Print the lines beginning with the one that contains "stay clear of." and ending with the one that contains "before = set(bpy.data.objects)", exactly, both included, and no other lines.

• [Data section]:
++++++

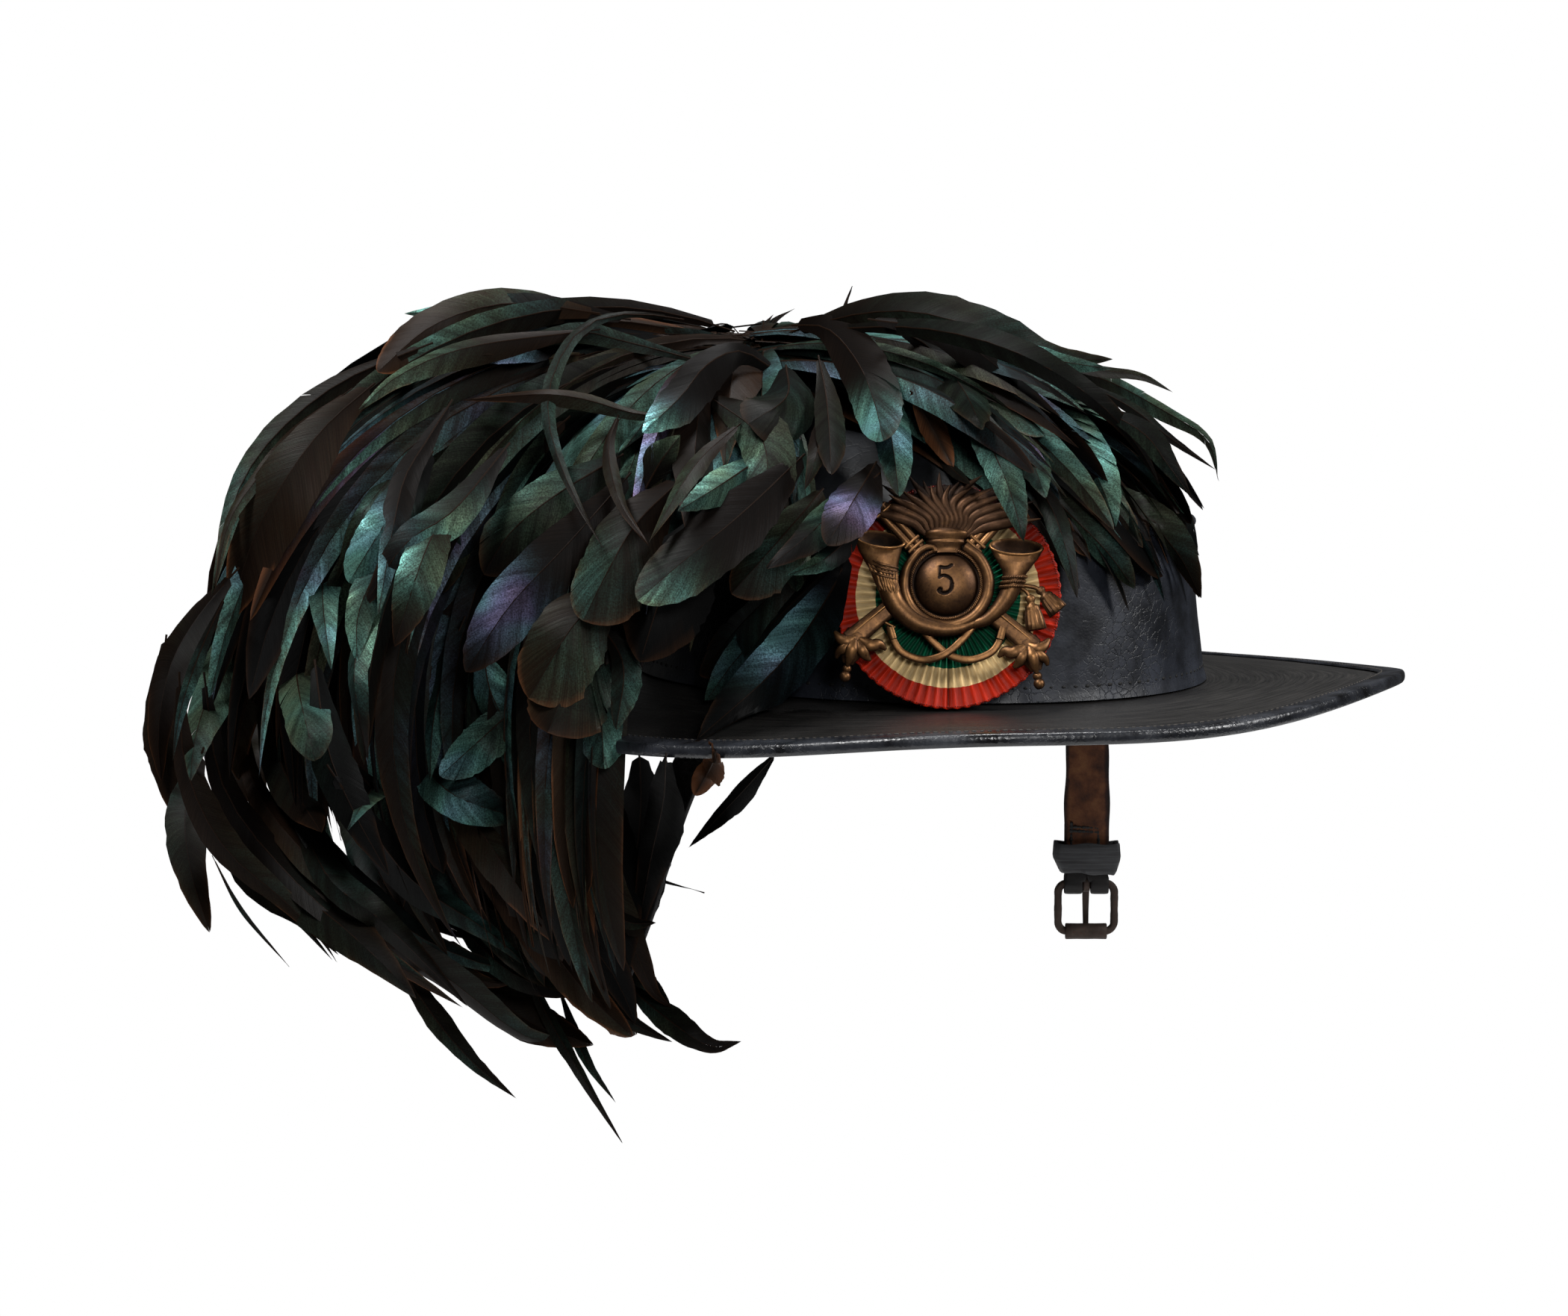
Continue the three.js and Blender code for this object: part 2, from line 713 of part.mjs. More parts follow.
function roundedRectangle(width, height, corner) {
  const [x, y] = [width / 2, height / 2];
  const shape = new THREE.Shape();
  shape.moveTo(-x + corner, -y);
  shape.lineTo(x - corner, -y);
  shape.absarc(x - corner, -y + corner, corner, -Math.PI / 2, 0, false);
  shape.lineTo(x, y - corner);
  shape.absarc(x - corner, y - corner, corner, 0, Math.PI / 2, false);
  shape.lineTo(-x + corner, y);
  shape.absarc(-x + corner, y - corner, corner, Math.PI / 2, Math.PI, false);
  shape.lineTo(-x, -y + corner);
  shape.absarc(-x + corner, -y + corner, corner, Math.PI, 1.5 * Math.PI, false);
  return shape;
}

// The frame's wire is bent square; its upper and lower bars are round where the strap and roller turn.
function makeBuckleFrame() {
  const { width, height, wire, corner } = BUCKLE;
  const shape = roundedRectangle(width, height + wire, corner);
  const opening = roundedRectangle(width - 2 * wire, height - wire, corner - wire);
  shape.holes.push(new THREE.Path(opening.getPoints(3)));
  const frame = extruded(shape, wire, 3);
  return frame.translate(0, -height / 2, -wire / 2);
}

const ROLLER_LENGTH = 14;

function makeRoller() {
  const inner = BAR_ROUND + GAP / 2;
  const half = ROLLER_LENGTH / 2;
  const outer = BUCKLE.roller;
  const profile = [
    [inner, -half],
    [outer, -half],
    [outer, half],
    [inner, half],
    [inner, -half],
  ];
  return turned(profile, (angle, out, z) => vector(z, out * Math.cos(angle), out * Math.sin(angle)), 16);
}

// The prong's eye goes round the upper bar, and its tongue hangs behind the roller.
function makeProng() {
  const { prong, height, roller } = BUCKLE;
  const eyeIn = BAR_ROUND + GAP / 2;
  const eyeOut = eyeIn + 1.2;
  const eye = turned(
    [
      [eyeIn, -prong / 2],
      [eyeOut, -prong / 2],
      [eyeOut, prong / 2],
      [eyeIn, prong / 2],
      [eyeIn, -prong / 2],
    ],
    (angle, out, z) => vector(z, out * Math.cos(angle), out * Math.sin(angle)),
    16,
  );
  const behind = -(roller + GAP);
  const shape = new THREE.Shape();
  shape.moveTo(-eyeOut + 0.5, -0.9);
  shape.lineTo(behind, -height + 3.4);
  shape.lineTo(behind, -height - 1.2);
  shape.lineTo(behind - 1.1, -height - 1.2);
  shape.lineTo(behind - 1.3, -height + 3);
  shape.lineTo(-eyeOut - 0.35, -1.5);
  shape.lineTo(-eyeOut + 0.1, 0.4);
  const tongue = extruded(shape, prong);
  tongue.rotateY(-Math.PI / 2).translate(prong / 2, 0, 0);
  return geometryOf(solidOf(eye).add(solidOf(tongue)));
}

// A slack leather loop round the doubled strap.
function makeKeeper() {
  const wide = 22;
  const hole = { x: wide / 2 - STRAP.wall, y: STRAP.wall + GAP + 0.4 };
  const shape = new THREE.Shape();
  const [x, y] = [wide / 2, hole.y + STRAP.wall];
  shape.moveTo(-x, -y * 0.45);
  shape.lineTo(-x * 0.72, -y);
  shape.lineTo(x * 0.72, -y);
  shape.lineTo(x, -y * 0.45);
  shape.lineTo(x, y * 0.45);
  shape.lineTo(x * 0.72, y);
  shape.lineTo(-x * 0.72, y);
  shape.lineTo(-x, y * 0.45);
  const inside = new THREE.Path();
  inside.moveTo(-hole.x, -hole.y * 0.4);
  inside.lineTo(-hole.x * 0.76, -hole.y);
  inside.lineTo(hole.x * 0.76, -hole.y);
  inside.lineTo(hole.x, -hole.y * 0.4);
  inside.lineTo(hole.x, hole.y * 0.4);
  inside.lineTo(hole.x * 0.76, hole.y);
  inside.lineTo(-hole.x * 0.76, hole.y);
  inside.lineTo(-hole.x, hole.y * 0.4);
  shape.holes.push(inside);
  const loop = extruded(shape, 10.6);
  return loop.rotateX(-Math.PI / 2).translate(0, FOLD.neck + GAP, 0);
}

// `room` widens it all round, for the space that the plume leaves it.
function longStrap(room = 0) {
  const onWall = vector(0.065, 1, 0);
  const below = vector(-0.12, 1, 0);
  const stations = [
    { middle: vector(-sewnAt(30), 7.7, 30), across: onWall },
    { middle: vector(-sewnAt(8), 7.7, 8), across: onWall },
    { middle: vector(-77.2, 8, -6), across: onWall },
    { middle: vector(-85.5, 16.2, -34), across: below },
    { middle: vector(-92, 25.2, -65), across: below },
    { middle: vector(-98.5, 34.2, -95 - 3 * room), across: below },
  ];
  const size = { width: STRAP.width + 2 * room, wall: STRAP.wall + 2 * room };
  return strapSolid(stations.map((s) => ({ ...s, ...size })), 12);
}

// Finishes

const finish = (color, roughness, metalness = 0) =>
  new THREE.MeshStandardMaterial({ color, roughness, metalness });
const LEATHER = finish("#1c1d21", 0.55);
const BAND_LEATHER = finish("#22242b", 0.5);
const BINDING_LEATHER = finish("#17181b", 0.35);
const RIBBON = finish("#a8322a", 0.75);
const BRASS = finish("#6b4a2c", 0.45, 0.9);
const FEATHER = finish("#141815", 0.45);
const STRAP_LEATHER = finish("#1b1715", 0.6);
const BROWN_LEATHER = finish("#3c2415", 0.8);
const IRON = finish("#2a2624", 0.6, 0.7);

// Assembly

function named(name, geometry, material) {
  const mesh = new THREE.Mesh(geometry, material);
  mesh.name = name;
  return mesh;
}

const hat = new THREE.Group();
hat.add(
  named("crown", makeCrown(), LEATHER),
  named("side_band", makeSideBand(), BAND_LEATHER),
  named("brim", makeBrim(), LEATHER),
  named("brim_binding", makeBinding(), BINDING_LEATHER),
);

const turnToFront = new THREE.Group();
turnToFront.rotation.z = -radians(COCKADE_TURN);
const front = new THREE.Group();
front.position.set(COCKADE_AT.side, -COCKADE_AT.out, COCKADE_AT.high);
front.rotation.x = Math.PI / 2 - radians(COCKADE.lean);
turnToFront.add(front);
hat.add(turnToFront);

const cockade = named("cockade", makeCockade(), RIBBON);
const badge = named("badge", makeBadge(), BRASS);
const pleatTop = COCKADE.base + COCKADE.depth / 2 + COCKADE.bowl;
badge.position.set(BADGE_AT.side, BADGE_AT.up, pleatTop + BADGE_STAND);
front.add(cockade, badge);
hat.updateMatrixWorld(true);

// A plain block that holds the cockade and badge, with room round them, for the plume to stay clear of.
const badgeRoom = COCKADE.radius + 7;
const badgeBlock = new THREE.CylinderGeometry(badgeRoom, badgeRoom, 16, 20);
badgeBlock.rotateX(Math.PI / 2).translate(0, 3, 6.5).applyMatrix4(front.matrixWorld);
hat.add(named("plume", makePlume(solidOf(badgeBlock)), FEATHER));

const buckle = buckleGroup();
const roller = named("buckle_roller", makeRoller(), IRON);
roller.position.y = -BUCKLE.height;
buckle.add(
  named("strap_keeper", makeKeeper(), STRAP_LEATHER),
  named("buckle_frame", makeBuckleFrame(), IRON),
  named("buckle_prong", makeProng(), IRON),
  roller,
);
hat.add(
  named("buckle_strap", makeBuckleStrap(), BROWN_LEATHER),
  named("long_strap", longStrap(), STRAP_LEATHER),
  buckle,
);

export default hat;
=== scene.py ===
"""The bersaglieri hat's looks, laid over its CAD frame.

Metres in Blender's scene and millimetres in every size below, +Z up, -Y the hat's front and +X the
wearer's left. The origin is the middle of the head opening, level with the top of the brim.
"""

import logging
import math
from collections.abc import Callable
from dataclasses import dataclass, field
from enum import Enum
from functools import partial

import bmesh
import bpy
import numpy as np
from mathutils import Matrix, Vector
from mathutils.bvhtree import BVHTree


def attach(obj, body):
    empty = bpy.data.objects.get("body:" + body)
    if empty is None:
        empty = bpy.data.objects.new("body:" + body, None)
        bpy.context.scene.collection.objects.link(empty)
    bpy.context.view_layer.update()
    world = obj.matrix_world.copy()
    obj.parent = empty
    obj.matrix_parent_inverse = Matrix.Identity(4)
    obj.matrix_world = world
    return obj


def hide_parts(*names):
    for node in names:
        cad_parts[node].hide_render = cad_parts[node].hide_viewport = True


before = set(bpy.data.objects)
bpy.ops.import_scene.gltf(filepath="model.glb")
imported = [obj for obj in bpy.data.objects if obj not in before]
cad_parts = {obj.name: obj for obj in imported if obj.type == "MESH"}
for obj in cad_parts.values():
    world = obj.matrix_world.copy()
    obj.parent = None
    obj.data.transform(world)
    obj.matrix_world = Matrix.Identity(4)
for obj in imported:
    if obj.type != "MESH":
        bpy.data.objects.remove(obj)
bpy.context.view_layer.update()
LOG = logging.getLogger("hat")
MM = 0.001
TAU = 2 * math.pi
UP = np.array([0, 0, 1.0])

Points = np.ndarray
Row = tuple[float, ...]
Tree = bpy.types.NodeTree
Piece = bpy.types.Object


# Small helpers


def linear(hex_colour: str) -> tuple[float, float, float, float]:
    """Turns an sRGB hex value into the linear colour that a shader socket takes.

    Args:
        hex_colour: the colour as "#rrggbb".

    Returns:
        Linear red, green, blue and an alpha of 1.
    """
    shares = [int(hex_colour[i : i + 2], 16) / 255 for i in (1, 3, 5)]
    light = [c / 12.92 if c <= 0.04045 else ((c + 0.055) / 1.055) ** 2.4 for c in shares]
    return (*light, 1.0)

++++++

• [Written response]:
// A plain block that holds the cockade and badge, with room round them, for the plume to stay clear of.
const badgeRoom = COCKADE.radius + 7;
const badgeBlock = new THREE.CylinderGeometry(badgeRoom, badgeRoom, 16, 20);
badgeBlock.rotateX(Math.PI / 2).translate(0, 3, 6.5).applyMatrix4(front.matrixWorld);
hat.add(named("plume", makePlume(solidOf(badgeBlock)), FEATHER));

const buckle = buckleGroup();
const roller = named("buckle_roller", makeRoller(), IRON);
roller.position.y = -BUCKLE.height;
buckle.add(
  named("strap_keeper", makeKeeper(), STRAP_LEATHER),
  named("buckle_frame", makeBuckleFrame(), IRON),
  named("buckle_prong", makeProng(), IRON),
  roller,
);
hat.add(
  named("buckle_strap", makeBuckleStrap(), BROWN_LEATHER),
  named("long_strap", longStrap(), STRAP_LEATHER),
  buckle,
);

export default hat;
=== scene.py ===
"""The bersaglieri hat's looks, laid over its CAD frame.

Metres in Blender's scene and millimetres in every size below, +Z up, -Y the hat's front and +X the
wearer's left. The origin is the middle of the head opening, level with the top of the brim.
"""

import logging
import math
from collections.abc import Callable
from dataclasses import dataclass, field
from enum import Enum
from functools import partial

import bmesh
import bpy
import numpy as np
from mathutils import Matrix, Vector
from mathutils.bvhtree import BVHTree


def attach(obj, body):
    empty = bpy.data.objects.get("body:" + body)
    if empty is None:
        empty = bpy.data.objects.new("body:" + body, None)
        bpy.context.scene.collection.objects.link(empty)
    bpy.context.view_layer.update()
    world = obj.matrix_world.copy()
    obj.parent = empty
    obj.matrix_parent_inverse = Matrix.Identity(4)
    obj.matrix_world = world
    return obj


def hide_parts(*names):
    for node in names:
        cad_parts[node].hide_render = cad_parts[node].hide_viewport = True


before = set(bpy.data.objects)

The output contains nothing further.